Open data of synthetic patients for machine learning (ML) and learning health systems (LHS).
Although there are some freely-available large EHR datasets such as MIMIC-III and CPRD, they require qualified applications. In order to make it easier for anyone to obtain synthetic patient data free of privacy concerns, this open data repository is created for the community to share synthetic data. AJ initiated the repository with the initial Synthea datasets from his ML and LHS simulation experiments.
With these open synthetic datasets, researchers may find it useful in developing ML algorithms, building ML-enabled LHS processes, testing, training, and collaborating across teams. From our research using synthetic and real EHR data, a new "synthetic+real" strategy is emerging: using synthetic data to develop new processes first and then applying them to real EHR data. You may try this strategy to see whether it can accelerate your healthcare ML, AI and LHS projects. If you need new Synthea data that are not found here, you may contact AJ for suggestions.
The datasets were used in the first LHS simulation study, which published a paper "Simulation of a machine learning enabled learning health system for risk prediction using synthetic patient data" in Nature Scientific Reports (see https://www.nature.com/articles/s41598-022-23011-4).
To learn more about LHS, please check out the open LHS Practical Guide.
Synthea synthetic patient records were generated by the Synthea patient generator tool.
- 100-patient dataset: Medical records for 100 Synthea live patients are in a zip file in folder record/.
- 30K-patient dataset: This dataset has 2 populations of Synthea synthetic patients, 15K patients each, with original medical records in CSV files. Because the total file size is >3GB in each population, the files are only available in Harvard Dataverse: Synthetic Patient Data ML Dataverse.
The Synthea patient records were processed to ML-ready datasets for machine learning. If the continuous numeric values are converted to categorical values, the data file name has "convert" in it. Medical code format: original standard code (SNOMED-CT, LOINC, etc.) prefixed by 'C-'.
-
Five lung cancer datasets (pt30k*), each from 30K patients. Five datasets with continuous numeric values converted.
-
Standard codes for the lung cancer data: synthea-lc-dataset-codes.csv.
-
Complete collection of lung cancer datasets from 30K to 150K Synthea patients. Only available in Harvard Dataverse: Synthetic Patient Data ML Dataverse and Mendeley Data repository due to the file size limit by GitHub. These datasets were used to simulate ML-LHS in the Nature Sci Rep paper.

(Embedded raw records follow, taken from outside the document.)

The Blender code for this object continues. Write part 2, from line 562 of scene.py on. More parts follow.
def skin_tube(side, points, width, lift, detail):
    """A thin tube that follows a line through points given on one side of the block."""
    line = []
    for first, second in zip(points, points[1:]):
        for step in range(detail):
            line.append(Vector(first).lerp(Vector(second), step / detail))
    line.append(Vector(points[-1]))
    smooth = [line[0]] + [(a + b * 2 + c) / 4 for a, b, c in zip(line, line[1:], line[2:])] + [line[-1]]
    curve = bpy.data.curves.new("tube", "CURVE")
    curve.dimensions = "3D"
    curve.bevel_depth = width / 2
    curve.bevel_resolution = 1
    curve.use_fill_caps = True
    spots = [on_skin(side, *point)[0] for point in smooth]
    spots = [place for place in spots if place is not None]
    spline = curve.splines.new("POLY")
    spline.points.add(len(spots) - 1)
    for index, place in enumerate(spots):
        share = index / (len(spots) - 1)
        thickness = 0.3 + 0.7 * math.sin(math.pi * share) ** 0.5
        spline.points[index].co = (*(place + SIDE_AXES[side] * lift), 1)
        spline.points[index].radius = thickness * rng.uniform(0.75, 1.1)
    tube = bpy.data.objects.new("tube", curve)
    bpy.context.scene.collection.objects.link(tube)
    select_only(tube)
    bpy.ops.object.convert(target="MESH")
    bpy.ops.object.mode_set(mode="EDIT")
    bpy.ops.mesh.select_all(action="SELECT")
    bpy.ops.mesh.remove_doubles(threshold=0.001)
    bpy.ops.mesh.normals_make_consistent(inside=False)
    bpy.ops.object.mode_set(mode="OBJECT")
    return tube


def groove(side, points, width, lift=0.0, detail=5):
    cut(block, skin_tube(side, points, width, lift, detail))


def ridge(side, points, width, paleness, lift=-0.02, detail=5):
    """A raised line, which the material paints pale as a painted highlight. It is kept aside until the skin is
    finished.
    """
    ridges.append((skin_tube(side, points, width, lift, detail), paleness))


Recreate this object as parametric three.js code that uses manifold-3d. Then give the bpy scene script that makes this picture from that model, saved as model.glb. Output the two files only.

- synthea-pt30k-lc-data-sel-convert.csv
- synthea-pt60k-lc-data-sel-convert.csv
- synthea-pt90k-lc-data-sel-convert.csv
- synthea-pt120k-lc-data-sel-convert.csv
- synthea-pt150k-lc-data-sel-convert.csv
-
One stroke ML dataset (pt30k) from 30K patients. One dataset after value conversion.
-
Standard codes for the stroke data: synthea-stroke-dataset-codes.csv.
-
Stroke ML datasets from 30k to 150k Synthea patients, available in Harvard Dataverse: Synthetic Patient Data ML Dataverse. These datasets were used to simulate ML-LHS in the Nature Sci Rep paper.
- synthea-pt30k-stroke-ml-table-sel-convert.csv
- synthea-pt60k-stroke-ml-table-sel-convert.csv
- synthea-pt90k-stroke-ml-table-sel-convert.csv
- synthea-pt120k-stroke-ml-table-sel-convert.csv
- synthea-pt150k-stroke-ml-table-sel-convert.csv
All of the open Synthea patient datasets are available in Harvard Dataverse: Synthetic Patient Data ML Dataverse.
Synthea patient generator is very powerful, thanks to the MITRE team. It has modeled over 100 diseases and conditions already. You can essentially generate a synthetic EHR with millions of patients on your server. In addition, if you need patient data for any disease and condition that is not covered by Synthea yet, Synthea allows you to model the disease or condition and generate new relevant synthetic data.
Contact: If you have questions or need help on generating and using Synthea data, you may email AJ (ajchen(at)web2express.org), Co-Chair of LHS Tech Forum Initiative, Learning Health Community.
CAUTION: ALL SYNTHETIC DATA IN THIS PROJECT ARE NOT REAL DATA. THEY ARE FOR TRAINING AND LEARNING PURPOSE ONLY. THESE DATA AND ANY DERIVED MODELS SHOULD NOT AND CAN NOT BE USED IN ANY REAL-WORLD SERVICES.
License: CC-BY-NC 4.0. You are free to adapt, copy or redistribute the material, providing you attribute appropriately and do not use the material for commercial purposes.